W pierwszym z kościołów wykonałem serię zdjęć. Dla prezentacji wybrałem dwa, zawierające to samo ujęcie, różniące się liczbą F oraz czasem migawki. Mam oczywiście świadomość, że w polu widzenia dostępnym w niniejszej prezentacji (fotografie wyskalowane do szerokości kolumny), Czytelnik będzie raczej zmuszony uwierzyć mi na słowo, niż sam zdoła dostrzec niuanse, tym bardziej, że przed załadowaniem tych zdjęć znacznie zmniejszyłem ich rozdzielczość w stosunku do oryginalnej z aparatu, która wynosiła 3264x4912. Dlatego dla celów prezentacji zamieszczam tylko jedno zdjęcie z pełnym kadrem, ale w rozdzielczości 800x1204. Czerwoną ramką zaznaczyłem badane wycinki.
[ISO100, F = 1.8, t = 1/40sek]
Aby dostrzec efekt zmiany liczby F przedstawiam po jednym wycinku z obu tych zdjęć (i są to fragmenty z rozdzielnością oryginalną).
[ISO100, F = 1.8, t = 1/40sek]
[ISO100, F = 2.8, t = 1/15sek]
Praktycznie, oba zdjęcia w widoku niepowiększonym wykazują jednakowy poziom ostrości. Także w powiększonych mocno fragmentach uzyskany został niemal remis, ale ze wskazaniem na to drugie zdjęcie, jako minimalnie lepsze.
W innym z kościołów wykonałem trzy zdjęcia ćwiczebne, ale tu zaprezentuję tylko jedno, z tych samych powodów jak wyżej. Różnią się jedynie parametrami i efektem.
[ISO400, F = 1.8, t = 1/40sek]
Na pierwszy rzut oka wszystkie trzy wydawały mi się jednakowo poprawne. Jednakże przyglądając się w powiększeniu takiemu szczegółowi, jak tabliczka informacyjna na dole przed ołtarzem, widać na kolejnych zdjęciach stopniową poprawę ostrości. Poniżej przedstawiam po jednym takim fragmencie. Jak się też wydaje, wartość ISO400 nie psuje jeszcze jakości obrazu (to algorytm przetwarzania Sony A-37 dla jpg). Czas migawki pierwszego z nich niebezpiecznie długi (zdjęcia z ręki).
[ISO100, F = 1.8, t = 1/10sek]
[ISO400, F = 1.8, t = 1/40sek]
[ISO400, F = 2.8, t = 1/15sek]
Podsumowanie drugiej lekcji
Obiekty w pierwszym i drugim kościele, w centralnym obszarze kadru, są zasadniczo dość „płaskie”. Jedynie w pierwszym dochodzą przy brzegu kadru takie elementy bliskie, jak ławki. Ale to, że widać na nich lekkie rozmycia jakoś nie przeszkadza, bo moim celem był obszar centralny.
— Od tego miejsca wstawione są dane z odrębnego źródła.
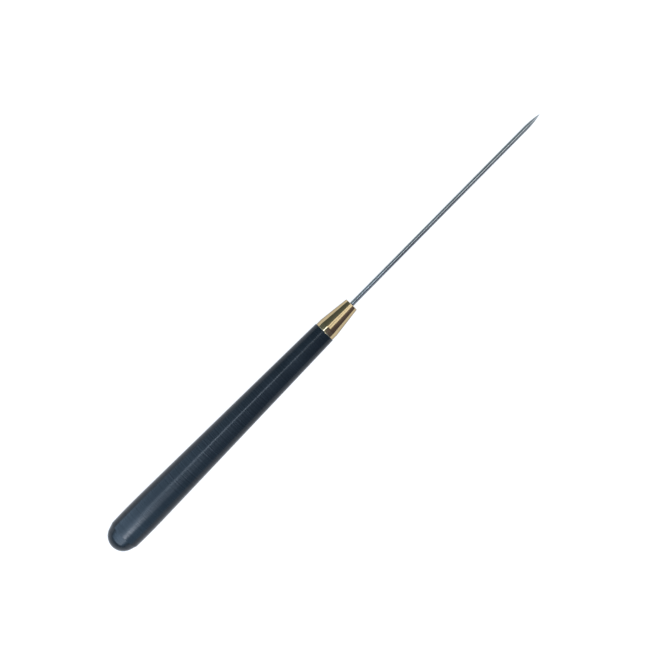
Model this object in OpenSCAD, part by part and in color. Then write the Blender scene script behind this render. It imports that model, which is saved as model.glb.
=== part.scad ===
// Scratch awl: a slim turned handle, a conical brass ferrule and a straight, round steel blade.
// The tool lies along X. The origin is on its axis at the ferrule's front face, where the blade
// comes out. The point is at +X and the rounded butt at -X. All sizes are in millimetres.

/* [Blade] */
// Length of blade in front of the ferrule, with its point
blade_reach = 100; // [60:1:120]
// Diameter of the round shank
shank_d = 1.8; // [1.4:0.1:2.0]
// Length of the needle point, which curves in from the shank
point_len = 8; // [5:0.5:15]
// Length of the tang, the tapering end inside the ferrule and the handle
tang_len = 40; // [30:1:60]
// Diameter of the tang at its thin end
tang_end_d = 1.2; // [1.0:0.1:1.4]
// Length of the two flats at the thin end of the tang
flat_len = 14; // [8:1:20]
// Thickness of the tang across its flats
flat_t = 0.8; // [0.6:0.1:0.9]

/* [Ferrule] */
// Length of the ferrule
ferrule_len = 14.4; // [13:0.1:18]
// Length of the straight band beside the handle
band_len = 2.3; // [1.5:0.1:3.5]
// Diameter of the straight band
band_d = 8.4; // [8.2:0.1:8.6]
// Diameter of the front face
nose_d = 5.5; // [5.2:0.1:6.0]

/* [Handle] */
// Length of the handle behind the ferrule
handle_len = 112.5; // [90:0.5:130]
// Diameter of the handle where it meets the ferrule
shoulder_d = 8.9; // [8.8:0.1:9.4]
// Diameter of the handle at its thickest, near the butt
crest_d = 13; // [12:0.1:16]
// Distance from the butt's end to the thickest place
crest_back = 14.5; // [12:0.5:20]
// Radius of the gentle swell through the thickest place
swell_r = 310; // [200:10:400]
// Length of the domed butt, up to the crisp ring that ends it
dome_len = 6.5; // [5:0.1:8]
// Radius of the dome's round end
dome_r = 5.9; // [5:0.1:5.9]

/* [Joint between handle and ferrule] */
// Diameter of the tenon turned on the handle's front end
tenon_d = 5.6; // [5.0:0.1:5.7]
// Length of the tenon
tenon_len = 9; // [7:0.1:9.5]
// Thickness of the adhesive around the tenon
tenon_glue = 0.1; // [0.05:0.05:0.1]
// Space for adhesive around the thick end of the tang
tang_glue = 0.2; // [0.1:0.05:0.3]

/* [Hidden] */

round_fn = 96;
edge = 0.2;           // broken outer edges
tenon_edge = 0.4;     // bevel that leads the tenon into the ferrule
end_glue = 0.2;       // adhesive in front of the tenon
nose_play = 0.03;     // between the blade and the ferrule's hole, on the radius
bore_spare = 2;       // depth of the bore beyond the tang's end
drill_angle = 118;    // of the bore's conical bottom
dome_steps = 16;
swell_steps = 6;
point_steps = 12;

shank_r = shank_d / 2;
tang_end_r = tang_end_d / 2;
point_r = (point_len * point_len + shank_r * shank_r) / shank_d;
shank_end = blade_reach - point_len;

band_r = band_d / 2;
nose_r = nose_d / 2;
hole_r = shank_r + nose_play;
cone_len = ferrule_len - band_len;
cone_slope = (band_r - nose_r) / cone_len;

tenon_r = tenon_d / 2;
cup_r = tenon_r + tenon_glue;
tenon_x = tenon_len - ferrule_len;
cup_x = tenon_x + end_glue;

bore_r = shank_r + tang_glue;
bore_x = -tang_len - bore_spare;
bore_tip_x = bore_x - bore_r / tan(drill_angle / 2);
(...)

Obiekt na zdjęciu, jeśli jest relatywnie płaski, nie wymaga dużej głębi ostrości, która, przy fotografowaniu (dla F = 1.8) z dystansu ok. 15-20 m (pierwszy kościół) posiada grubość odpowiednio 16-35 m, a bliska granica ostrości wynosi od aparatu, odpowiednio ok.10-13 m. Natomiast dla dystansu ok. 5 m (drugi kościół), głębia ma grubość ok. 1,5 m, a bliska granica to 4,4 m. Podobnie bywa w muzeach i pałacach, gdzie malarstwo, rzeźby, meble, wystrój ścian, sufitów - nie są tak przestrzennymi figurami, jak np. las fotografowany od środka.
Zakończenie
I jeszcze chwila retrospekcji. Mój rzeczywisty kontakt z obiektywem stało ogniskowym, i do tego jasnym, miał miejsce dawno, dawno temu, jeszcze w czasach, gdy dumnie nosiłem ze sobą mojego Zenitha TTL z obiektywem F=2.0 Ale cóż, z tamtych czasów, o używaniu „jaśnie-stałych”, nie pozostało mi w głowie nic, a nic. I nie ma co się dziwić. Ja obecnie na moich dwóch lekcjach, w ciągu kilku godzin, wykonałem więcej zdjęć ćwiczebnych (prawie dwie setki), niż wtedy przez cały rok podczas urlopów i wycieczek. O nauce takiej jak dziś (technika cyfrowa + Internet), wtedy nie było nawet, co marzyć.
Jak z powyższego opowiadania wynika, dwie lekcje mam już za sobą. Nauczyłem się chodzić w jasnym świetle i coraz mniej się potykam. Mam nadzieję, że następne lekcje także mi jakoś pójdą.